Wie die beiden schildern, sei der Kampfgeist der Ukrainer weiterhin stark. Für den Frieden einen Teil des ukrainischen Territoriums abzugeben, ist für Stanislav Shyrokoradiuk zu kurzsichtig. „Das wäre kein Frieden, sondern nur eine Pause. Putin würde dann seine Kräfte neu sammeln und irgendwann weitermachen.“

Ihre Anwesenheit in Deutschland sei ein Zeichen des Dankes des ukrainischen Volkes, sagte Bischof Pavlo Goncharuk zu ihrem Besuch. Und die Dankbarkeit gerade an Deutschland ist groß. „Die Hilfe von Deutschland ist sehr kostbar. Nicht nur die humanitäre Hilfe: Die gelieferten Verteidigungssysteme gegen Luftwaffen haben viele Menschenleben gerettet“, schilderte Stanislav Shyrokoradiuk. Goncharuk dankte auch dafür, dass ukrainische Flüchtlinge in Deutschland unterkommen können.

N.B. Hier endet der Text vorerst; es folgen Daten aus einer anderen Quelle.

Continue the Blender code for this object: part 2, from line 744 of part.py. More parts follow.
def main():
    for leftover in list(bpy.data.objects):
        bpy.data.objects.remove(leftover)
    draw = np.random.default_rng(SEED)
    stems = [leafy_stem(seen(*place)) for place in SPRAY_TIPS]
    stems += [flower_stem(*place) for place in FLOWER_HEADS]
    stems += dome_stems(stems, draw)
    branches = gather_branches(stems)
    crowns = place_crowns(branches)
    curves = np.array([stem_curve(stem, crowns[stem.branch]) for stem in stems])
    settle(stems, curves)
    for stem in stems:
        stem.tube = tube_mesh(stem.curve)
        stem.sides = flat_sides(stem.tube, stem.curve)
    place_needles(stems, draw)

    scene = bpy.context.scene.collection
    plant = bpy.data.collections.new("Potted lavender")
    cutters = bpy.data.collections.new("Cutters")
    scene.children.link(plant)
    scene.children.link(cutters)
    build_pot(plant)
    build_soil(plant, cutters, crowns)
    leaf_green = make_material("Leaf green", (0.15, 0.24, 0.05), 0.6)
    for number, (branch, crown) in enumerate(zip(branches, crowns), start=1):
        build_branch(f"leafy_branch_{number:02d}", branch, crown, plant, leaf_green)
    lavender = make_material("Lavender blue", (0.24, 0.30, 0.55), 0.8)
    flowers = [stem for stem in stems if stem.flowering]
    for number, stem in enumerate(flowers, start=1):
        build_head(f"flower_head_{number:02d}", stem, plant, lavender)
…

Besuch in der vorläufigen Unterkunft des Landkreises

Während ihres Aufenthalts besuchten die beiden Bischöfe und Olena Noha von der Caritas-Spes auch gemeinsam mit Franz Pitzal und Landrat Roland Bernhard eine vorläufige Unterkunft des Landkreises Böblingen für Flüchtlinge. Dort leben derzeit 369 Menschen aus der Ukraine. Im gesamten Landkreis sind es 4147.

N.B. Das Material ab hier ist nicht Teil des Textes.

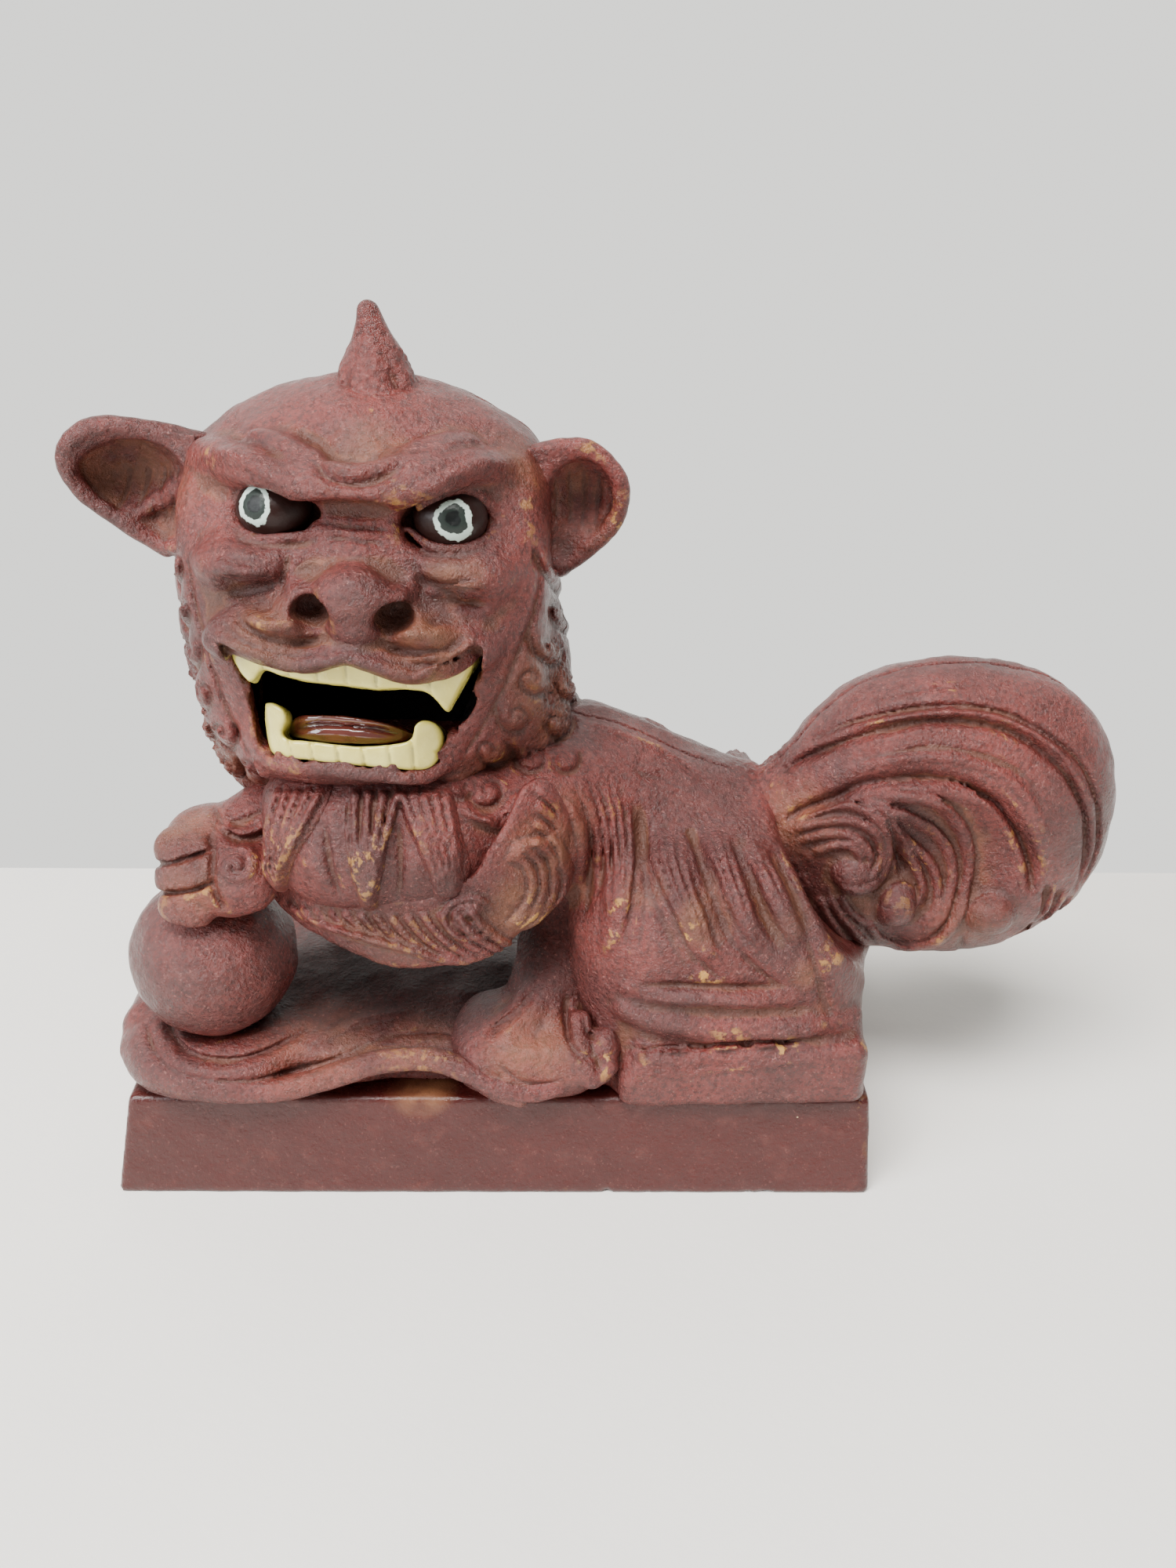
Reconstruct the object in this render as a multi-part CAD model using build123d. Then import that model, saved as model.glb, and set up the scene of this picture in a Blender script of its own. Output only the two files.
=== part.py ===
from build123d import *
import os

# Reclining foo dog (guardian lion) on a tapered plinth, millimetres.
# +X is to the right along the plinth's front, +Y is to the back, +Z is up.
# The origin is the middle of the plinth's underside.  The lion's body lies along X
# with the rump at +X, and its head is turned to face the front, -Y.
# The figure is hollow: front and rear castings meet on one upright seam plane
# that runs through the skull, the spine and the crest of the tail.

# ---------------------------------------------------------------- driving dimensions
PLINTH_LENGTH = 156.7        # bottom edge of the plinth's front
PLINTH_DEPTH = 76.0
PLINTH_HEIGHT = 22.0
PLINTH_DRAFT = 4.0           # how far each side leans in from bottom to top
PLINTH_WALL = 5.0
PLINTH_RIB = 6.0             # thickness of the rib across the middle of its hollow
TABLE = PLINTH_HEIGHT        # the figure stands on the plinth's top face

WALL = 3.4                   # casting thickness of the hollow figure
SEAM_Y = 0.0                 # the castings meet on this plane
FIT_GAP = 0.05               # radial clearance of screws and dowels in their holes

# rounded masses: centre, half sizes
SKULL = ((-21.5, -3.0, 128.0), (30.5, 34.0, 32.0))
MANE = ((-22.5, 6.0, 112.0), (37.0, 25.0, 39.0))
MUZZLE = ((-21.5, -26.0, 122.5), (24.0, 15.0, 10.5))
NOSE = ((-21.0, -36.0, 131.0), (12.0, 6.5, 6.0))
JAW = ((-23.0, -21.0, 96.0), (21.0, 17.0, 8.0))
CHEST = ((-11.0, -1.0, 77.0), (33.0, 33.0, 21.0))
HIP = ((40.0, 19.0, 57.0), (23.0, 15.0, 25.0))      # mirrored to the other side
PLUME = ((92.0, 0.0, 72.0), (36.0, 18.0, 33.0))
BALL_PAW = ((-54.0, -22.0, 69.0), (12.0, 12.0, 9.0))
PLANTED_PAW = ((7.0, -29.0, 32.0), (16.0, 11.0, 11.0))
TONGUE = ((-22.5, -20.0, 101.5), (11.5, 9.0, 4.0))

# limbs as round-ended bars: start, end, radius
BALL_ARM = ((-50, -16, 75), (-36, -6, 80), 7)
PLANTED_SHIN = ((13, -25, 38), (14, -22, 58), 8)
HIND_SHIN = ((30, 29, 46), (66, 28, 45), 5.5)       # mirrored to the other side
TAIL_ROOT = ((64, 0, 70), (84, 0, 72), 12)
HIND_FOOT = ((26, 24, 22), (75, 37, 36))            # opposite corners of its block
FOOT_ROUNDING = 3.5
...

„Ihr Besuch ist ein Zeichen der Solidarität und eine Ermutigung für ihre ukrainischen Landsleute, die im Landkreis Böblingen Schutz vor dem russischen Angriffskrieg gefunden haben“, sagte Landrat Roland Bernhard. Um ihre Arbeit im Krieg zu unterstützen, übergab er den Gästen einen Spendenscheck in Höhe von 1500 Euro.

Hilfe kam auch aus Renningen

Auch aus Renningen kam seit Kriegsbeginn viel Unterstützung: Mehr als 1400 Lebensmittelpakete seien aus der Rankbachstadt verschickt worden, wie Bischof Stanislav Shyrokoradiuk erzählte. Langjährige Kontakte wie nach Renningen seien auch gerade am Anfang des Krieges sehr wertvoll gewesen, wie Olena Noha erzählte. „Von langjährigen Partnern bekamen wir am Anfang des Krieges direkt Anrufe oder E-Mails, was wir brauchen. Und dann kam sofort Hilfe.“ Gerade auch die Versorgung der vielen Binnenflüchtlinge in den Zentren der Caritas zu Kriegsbeginn sei nur durch persönliche Kontakte und Freundschaften möglich gewesen.